Secundarios brillantes como Taraji P. Henson/Queenie o Jared Harris/Capitán Mike dan todavía más vida a una película con dos protagonistas absolutamente magnéticos. No olvidemos que, en realidad, El curioso caso de Benjamin Button es una preciosísima historia de amor. La suya. "Jamás olvidé sus ojos azules", confesaba Benjamin en su diario.
Y aunque ese amor más grande que el Tiempo tarda en hacerse piel, el Destino se impone a la libertad de elección y acaban por encontrarse justo en el medio:
"Al final nos hemos alcanzado".
Su historia queda inmortalizada ante el espejo de una academia de baile donde se miran en un instante que parece fuera del mismo tiempo, y se detienen en esa tregua improbable, en ese mundo que por fin les hace coincidir.
Saben que no va a durar, que ese bellísimo momento en el que sus vidas van casi a la misma velocidad está condenado desde el principio.
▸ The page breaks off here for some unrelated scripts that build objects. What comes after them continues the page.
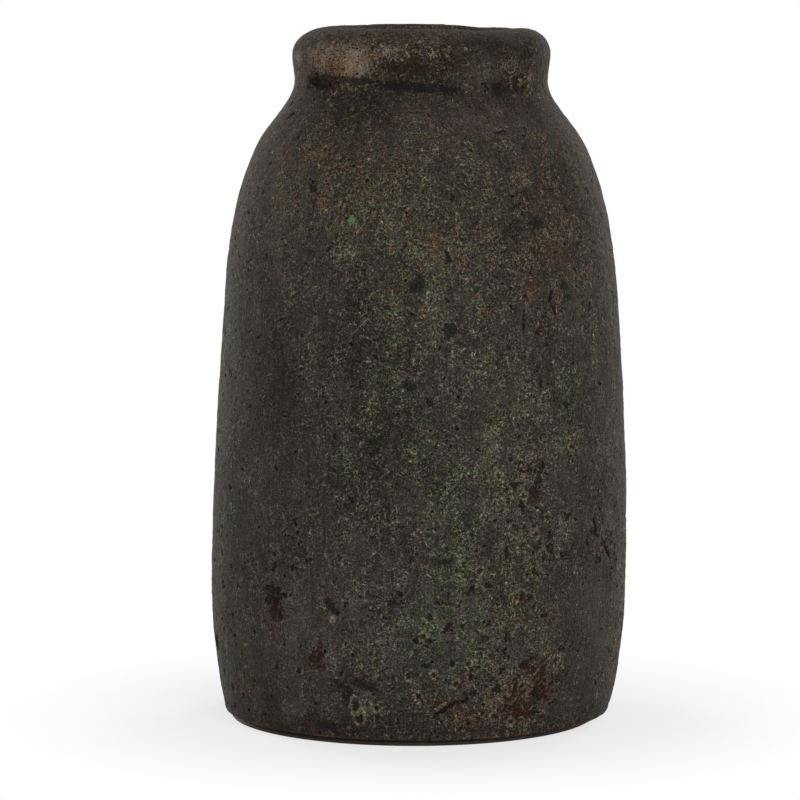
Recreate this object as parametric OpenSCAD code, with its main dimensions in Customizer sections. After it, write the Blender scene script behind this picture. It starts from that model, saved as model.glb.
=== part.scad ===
// Hand-built clay jar under a dark crust of slip, standing on a glued base pad.
// It is put together as a potter builds it: a floor slab, a corner coil, four lapped
// wall courses, a neck collar and a thick rim coil, each a ring of clay of its own.
// All of them are cut from the same skins, so that every joint closes face to face.
// Millimetres, +Z up, origin at the centre of the face that the jar rests on.

/* [Overall] */
// Height from the ground to the crest of the rim
total_h = 457; // [430:1:520]
// Height of the rim above the waist of the neck
rim_h = 35; // [28:1:42]
// Height of the rim's fullest line above the waist of the neck
rim_full_h = 17; // [12:1:22]

/* [Outline] */
// Diameter at the foot, where the bottom corner ends
foot_d = 256.6; // [240:0.2:266]
// Outward lean of the wall at the foot, in degrees
foot_tilt = 14; // [6:1:20]
// Radius of the bottom corner
foot_edge = 7; // [4:0.5:8]
// Diameter at the belly, the widest line of the jar
belly_d = 275; // [262:1:300]
// Height of the belly above the ground
belly_z = 96; // [80:1:130]
// Diameter of the flank, where the wall starts to turn in
flank_d = 260.5; // [250:0.5:268]
// Height of the flank below the waist of the neck
flank_drop = 150; // [120:1:180]
// Inward lean of the wall at the flank, in degrees
flank_tilt = 4.3; // [2:0.1:8]
// Diameter of the shoulder, where the wall turns in fastest
shoulder_d = 215.5; // [200:0.5:225]
// Height of the shoulder below the waist of the neck
shoulder_drop = 42; // [34:1:52]
// Inward lean of the wall at the shoulder, in degrees
shoulder_tilt = 25; // [18:1:32]
// Diameter at the waist of the neck
neck_d = 166; // [156:1:176]
// Diameter at the rim's fullest line
rim_d = 170; // [160:1:182]
// Diameter of the rim's crest
crest_d = 119; // [112:1:128]
// Diameter of the mouth at its narrowest
mouth_d = 98; // [84:1:106]

/* [Clay] */
// Thickness of the wall courses
wall_t = 10; // [8:0.5:13]
// Thickness of the clay at the waist of the neck
neck_t = 21; // [16:0.5:25]
// Inward lean of the inside at the waist of the neck, in degrees
neck_lean = 33; // [20:1:42]
// Thickness of the floor slab
floor_t = 14; // [11:0.5:18]
// Size of the quarter-round coil in the corner between floor and wall
corner_coil_s = 9; // [6:0.5:12]
// Height that a lapped joint climbs from the outside of the wall to the inside
lap = 8; // [4:0.5:10]
// Height of the neck collar below the waist
collar_h = 20; // [15:0.5:26]
// Height of the collar's rounded top inside the rim coil
saddle_h = 5; // [3:0.5:8]

/* [Slip crust] */
// Thickness of the crust of slip over the clay
crust_t = 1.6; // [1:0.1:2.5]

/* [Base pad] */
// Thickness of the pad under the floor
pad_t = 4; // [2:0.5:6]
// Distance that the pad's edge stands in from the bottom corner
pad_setback = 2; // [0.5:0.5:12]
// Radius of the pad's pressed edge
pad_edge = 0.8; // [0.4:0.1:0.9]

/* [Hidden] */

round_fn = 120;    // sides of a full circle
row_step = 6;      // longest step between two rows of an outline
arc_angle = 9;     // longest step along an arc, in degrees
merge_d = 0.01;    // points closer than this are one point
course_count = 4;  // lapped courses between the floor and the collar

// Heights and radii that follow from the driving sizes
floor_top = pad_t + floor_t;
neck_z = total_h - rim_h;
rim_z = neck_z + rim_full_h;
foot_z = pad_t + foot_edge * (1 - sin(foot_tilt));
corner_r = foot_d / 2 - foot_edge * cos(foot_tilt);
floor_joint = floor_top - lap / 2;
collar_joint = neck_z - collar_h;
course_h = (collar_joint - floor_joint) / course_count;

// Stations of [height, radius, slope], first of the outline between its arcs
stations = [
    [foot_z, foot_d / 2, tan(foot_tilt)],
    [belly_z, belly_d / 2, 0],
    [neck_z - flank_drop, flank_d / 2, -tan(flank_tilt)],
    [neck_z - shoulder_drop, shoulder_d / 2, -tan(shoulder_tilt)],
    [neck_z, neck_d / 2, 0],
    [rim_z, rim_d / 2, 0]
];
// Then of the inside, a wall's thickness further in as far as the shoulder
inner_stations = concat(
    [for (i = [0 : 3])
        let (s = stations[i], stretch = sqrt(1 + s[2] * s[2]))
        [s[0], s[1] - (crust_t + wall_t) * stretch, s[2]]],
    [[neck_z, neck_d / 2 - crust_t - neck_t, -tan(neck_lean)],
     [rim_z, mouth_d / 2 + crust_t, 0]]
);

// Radius and slope of the cubic from station a to station b, at the share t of the way
function cubic(a, b, t) =
    let (h = b[0] - a[0])
    (2 * t ^ 3 - 3 * t ^ 2 + 1) * a[1] + (t ^ 3 - 2 * t ^ 2 + t) * h * a[2]
    + (3 * t ^ 2 - 2 * t ^ 3) * b[1] + (t ^ 3 - t ^ 2) * h * b[2];
function cubic_slope(a, b, t) =
    let (h = b[0] - a[0])
    6 * (t ^ 2 - t) * (a[1] - b[1]) / h
    + (3 * t ^ 2 - 4 * t + 1) * a[2] + (3 * t ^ 2 - 2 * t) * b[2];

// Rows of [height, radius, stretch], where a skin at depth d lies d * stretch further in
function rows(st) = [
    for (i = [0 : len(st) - 2])
        let (a = st[i], b = st[i + 1], steps = ceil((b[0] - a[0]) / row_step))
        for (k = [0 : steps - 1])
            let (t = k / steps, s = cubic_slope(a, b, t))
            [a[0] + (b[0] - a[0]) * t, cubic(a, b, t), sqrt(1 + s * s)]
];

// Elliptic arc about height z and radius r, from angle a to angle b
function arc(z, r, reach_z, reach_r, a, b) =
    let (steps = ceil((b - a) / arc_angle))
    [for (k = [0 : steps])
        let (t = a + (b - a) * k / steps)
        [z + reach_z * sin(t), r + reach_r * cos(t)]];

// Rim at depth d, from its fullest line (rim_d) or from the mouth (mouth_d) to the crest
function rim_arc(side_d, d) =
    let (reach = (side_d - crest_d) / 2)
    arc(rim_z, crest_d / 2, total_h - rim_z - d, reach - sign(reach) * d, 0, 90);

// Outer surface at depth d, from the bottom corner to the crest
function skin(d) = concat(
    arc(pad_t + foot_edge, corner_r, foot_edge - d, foot_edge - d, -90, -foot_tilt),
    [for (p = rows(stations)) if (p[0] > foot_z + d * sin(foot_tilt)) [p[0], p[1] - d * p[2]]],
    rim_arc(rim_d, d)
);

// The four skins that every ring is cut from, as tables of [height, radius]
outside = skin(0);
clay = skin(crust_t);
inside = concat([for (p = rows(inner_stations)) [p[0], p[1]]], rim_arc(mouth_d, crust_t));
mouth = rim_arc(mouth_d, 0);

// Section points [radius, height] of a skin from one height to another
function cut(table, low, high) = concat(
    [[lookup(low, table), low]],
    [for (p = table) if (p[0] > low && p[0] < high) [p[1], p[0]]],
    [[lookup(high, table), high]]
);
function reversed(points) = [for (i = [len(points) - 1 : -1 : 0]) points[i]];

// Rounded top of the collar under the rim coil, from the outside in
function saddle() =
    let (wall = lookup(neck_z, clay), bore = lookup(neck_z, inside), half = (wall - bore) / 2,
         radius = (half ^ 2 + saddle_h ^ 2) / (2 * saddle_h), turn = asin(half / radius))
    [for (p = arc(neck_z + saddle_h - radius, bore + half, radius, radius, 90 - turn, 90 + turn))
        [p[1], p[0]]];

// Solid turned from a section, whose runs of points may share their end points
module turned(section) {
    rotate_extrude($fn = round_fn)
        polygon([
            for (i = [0 : len(section) - 1])
                if (i == 0 || norm(section[i] - section[i - 1]) > merge_d) section[i]
        ]);
}

// Lapped ring of clay number i above the floor: each joint climbs towards the inside
module wall_course(i) {
    low = floor_joint + i * course_h;
    high = low + course_h;
    color("#5b3d30")
        turned(concat(
            cut(clay, low - lap / 2, high - lap / 2),
            reversed(cut(inside, low + lap / 2, high + lap / 2))));
}

// Protective pad, glued under the floor slab
module base_pad() {
    edge_r = corner_r - pad_setback - pad_edge;
    low_edge = cut(arc(pad_edge, edge_r, pad_edge, pad_edge, -90, 0), 0, pad_edge);
    high_z = pad_t - pad_edge;
    high_edge = cut(arc(high_z, edge_r, pad_edge, pad_edge, 0, 90), high_z, pad_t);
    color("#2f2b29")
        turned(concat([[0, 0]], low_edge, high_edge, [[0, pad_t]]));
}

// Round slab whose bevelled edge carries the first wall course
module floor_slab() {
    color("#5b3d30")
        turned(concat(
            [[0, pad_t], [corner_r, pad_t]],
            cut(clay, pad_t + crust_t, floor_joint - lap / 2),
            [[lookup(floor_top, inside), floor_top], [0, floor_top]]));
}

// Coil pressed into the corner between floor and wall, inside the jar
module corner_coil() {
    wall = cut(inside, floor_top, floor_top + corner_coil_s);
    top_r = wall[len(wall) - 1][0];
    reach = top_r - wall[0][0] + corner_coil_s;
    color("#63443a")
        turned(concat(
            wall,
            reversed(cut(arc(floor_top, top_r, corner_coil_s, -reach, 0, 90),
                         floor_top, floor_top + corner_coil_s))));
}

// Short thick ring whose rounded top carries the rim
module neck_collar() {
    color("#5b3d30")
        turned(concat(
            cut(clay, collar_joint - lap / 2, neck_z),
            saddle(),
            reversed(cut(inside, collar_joint + lap / 2, neck_z))));
}

// Thick rolled coil that makes the rim, pressed down over the collar
module rim_coil() {
    color("#5b3d30")
        turned(concat(
            cut(clay, neck_z, total_h - crust_t),
            reversed(cut(inside, neck_z, total_h - crust_t)),
            reversed(saddle())));
}

// Crust of slip over the outside and the rim, down to the narrowest part of the mouth
module slip_crust() {
    color("#3b3832")
        turned(concat(
            cut(outside, pad_t, total_h),
            reversed(cut(mouth, rim_z, total_h)),
            cut(inside, rim_z, total_h - crust_t),
            reversed(cut(clay, pad_t + crust_t, total_h - crust_t))));
}

base_pad();
floor_slab();
corner_coil();
wall_course(0);  // foot_course
wall_course(1);  // belly_course
wall_course(2);  // flank_course
wall_course(3);  // shoulder_course
neck_collar();
rim_coil();
slip_crust();
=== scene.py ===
# %% [markdown]
# # A hand-built clay jar under a dark crust of slip
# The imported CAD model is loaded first, as a fixed frame: metres, +Z up, the jar
# standing on z = 0. Every piece below is modelled in that frame, so nothing is
# fitted afterwards. Blender's part of the work is what hands and fire did to the
# jar: its lean and wobble, the pitted crust, the flaked scars and the patina.

# %% Load the frame
import math
import random

import bmesh
import bpy
import numpy as np
from mathutils import Matrix, Vector
from mathutils.bvhtree import BVHTree


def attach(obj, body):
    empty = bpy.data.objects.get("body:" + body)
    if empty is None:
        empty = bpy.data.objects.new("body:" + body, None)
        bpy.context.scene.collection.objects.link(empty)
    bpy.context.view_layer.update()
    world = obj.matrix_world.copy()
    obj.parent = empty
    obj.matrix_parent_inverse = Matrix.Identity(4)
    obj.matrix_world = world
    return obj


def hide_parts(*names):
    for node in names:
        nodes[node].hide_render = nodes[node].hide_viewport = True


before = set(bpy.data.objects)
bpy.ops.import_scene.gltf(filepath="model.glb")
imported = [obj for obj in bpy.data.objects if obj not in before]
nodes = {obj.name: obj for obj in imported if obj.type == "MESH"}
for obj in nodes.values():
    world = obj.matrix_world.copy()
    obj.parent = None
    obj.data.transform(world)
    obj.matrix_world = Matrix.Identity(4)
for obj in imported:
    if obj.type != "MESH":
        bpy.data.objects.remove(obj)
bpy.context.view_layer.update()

MM = 0.001

# %% [markdown]
# ## The photograph's points and the camera
# The points are pixels of the 800 by 800 photograph: where the jar's outline ends
# on each side, and the middle of each mark that a visitor would recognise. The
# camera looks slightly down at the jar from about three metres through a long
# lens, so the sides hardly converge. It is aimed with its rotation, without shift.

# %% Image points and camera
IMAGE_W = IMAGE_H = 800
POINTS = {
    "left_edge": (211.7, 563),
    "right_edge": (626.4, 539),
    "top_edge": (410, 22.7),
    "bottom_edge": (384, 746.6),
    "rim_patch": (345, 62),
    "rim_chip": (299, 57),
    "rim_crease": (412, 89),
    "rim_crumbs": (506, 90),
    "rust_spot": (326, 149),
    "green_dot": (352, 220),
    "dark_spot_high": (417, 286),
    "dark_spot_middle": (450, 331),
    "dark_spot_low": (410, 386),
    "flake_right": (540, 487),
    "crack_right": (603, 540),
    "scar_left": (271, 608),
    "pale_spot": (332, 618),
    "scar_low": (316, 658),
    "pale_ring": (360, 709),
    "flaked_patch": (533, 680),
}

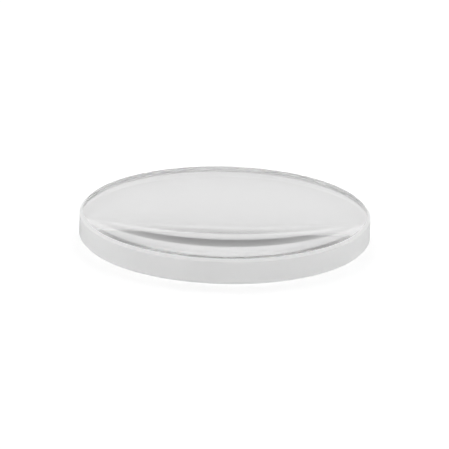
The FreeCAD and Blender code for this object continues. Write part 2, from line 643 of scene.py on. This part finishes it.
def add_world(settings):
    """A light tent far round the lens, plain white behind the floor where the camera sees it."""
    world = bpy.data.worlds.new("Light tent")
    world.use_nodes = True
    tree = world.node_tree
    tree.nodes.clear()
    output = tree.nodes.new("ShaderNodeOutputWorld")
    light = add_node(tree, "ShaderNodeBackground", {"Color": (1, 1, 1, 1)})
    seen, soft = tent_light(tree, settings)
    shown = tree.nodes.new("ShaderNodeMapRange")
    tree.links.new(in_sight(tree), shown.inputs["Value"])
    tree.links.new(soft, shown.inputs["To Min"])
    tree.links.new(seen, shown.inputs["To Max"])

    path = tree.nodes.new("ShaderNodeLightPath")
    strength = add_node(tree, "ShaderNodeMapRange", {"To Max": 1})
    tree.links.new(path.outputs["Is Camera Ray"], strength.inputs["Value"])
    tree.links.new(shown.outputs["Result"], strength.inputs["To Min"])
    tree.links.new(strength.outputs["Result"], light.inputs["Strength"])
    tree.links.new(light.outputs[0], output.inputs["Surface"])
    world.cycles.sampling_method = "NONE"
    bpy.context.scene.world = world


def add_camera(settings):
    """A camera with a very long lens, at the photograph's angle."""
    data = bpy.data.cameras.new("camera")
    data.lens = settings.focal_length
    data.clip_start, data.clip_end = 0.01, 10
    camera = bpy.data.objects.new("camera", data)
    bpy.context.scene.collection.objects.link(camera)
    turn = (
        Matrix.Rotation(math.pi / 2 - settings.camera_elevation, 4, "X")
        @ Matrix.Rotation(settings.camera_roll, 4, "Z")
    )
    away = turn @ Vector((*AIM_OFFSET, settings.camera_distance))
    camera.matrix_world = Matrix.Translation(away) @ turn
    bpy.context.scene.camera = camera


class LENS_OT_add_studio(bpy.types.Operator):
    """Add the floor, the light tent and the camera"""

    bl_idname = "lens.add_studio"
    bl_label = "Add Studio"

    def execute(self, context):
        settings = context.scene.lens_studio
        add_floor(settings)
        add_world(settings)
        add_camera(settings)
        context.scene.view_settings.view_transform = "Standard"
        cycles = context.scene.cycles
        cycles.blur_glossy = 0
        cycles.max_bounces = BOUNCES_IN_ALL
        cycles.diffuse_bounces = BOUNCES_OF_A_KIND
        cycles.glossy_bounces = BOUNCES_OF_A_KIND
        cycles.transmission_bounces = BOUNCES_OF_A_KIND
        return {"FINISHED"}


class LENS_PT_panel(bpy.types.Panel):
    """Lists the sizes, the finish, the studio and what builds them"""

    bl_label = "Biconvex Lens"
    bl_space_type = "VIEW_3D"
    bl_region_type = "UI"
    bl_category = "Lens"

    def draw(self, context):
        layout = self.layout
        for group in (getattr(context.scene, name) for name in SETTINGS):
            box = layout.box()
            for name in group.__annotations__:
                box.prop(group, name)
        for operator in OPERATORS:
            layout.operator(operator.bl_idname)


SETTINGS = {"lens_sizes": LensSizes, "lens_finish": LensFinish, "lens_studio": StudioSettings}
OPERATORS = (LENS_OT_add_lens, LENS_OT_add_studio)


def register():
    for group in SETTINGS.values():
        bpy.utils.register_class(group)
    for name, group in SETTINGS.items():
        setattr(bpy.types.Scene, name, bpy.props.PointerProperty(type=group))
    for operator in OPERATORS:
        bpy.utils.register_class(operator)
    bpy.utils.register_class(LENS_PT_panel)


def unregister():
    bpy.utils.unregister_class(LENS_PT_panel)
    for operator in OPERATORS:
        bpy.utils.unregister_class(operator)
    for name, group in SETTINGS.items():
        delattr(bpy.types.Scene, name)
        bpy.utils.unregister_class(group)


def main():
    register()
    bpy.ops.lens.add_lens()
    bpy.ops.lens.add_studio()


if __name__ == "__main__":
    main()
Pero ese instante es, a fin de cuentas, la propia vida. Su reflejo en el espejo es un pacto silencioso y también una victoria mínima frente al Tiempo. Porque aunque el Destino parezca inamovible y la vida avance -hacia adelante o hacia atrás-, ese cruce extraordinario permanece intacto.
Y de él nace incluso una niña igual de improbable en la que no se repite la anomalía del padre,
un guiño del universo que, en su perfecto desorden, siempre se reserva un resquicio para lo imposible.
"Nunca es demasiado tarde -o, en mi caso, demasiado pronto- para ser quien quieras ser. No hay límite en el tiempo, empieza cuando quieras". Palabra de Brad Pitt (y de Purcuapà Magazine).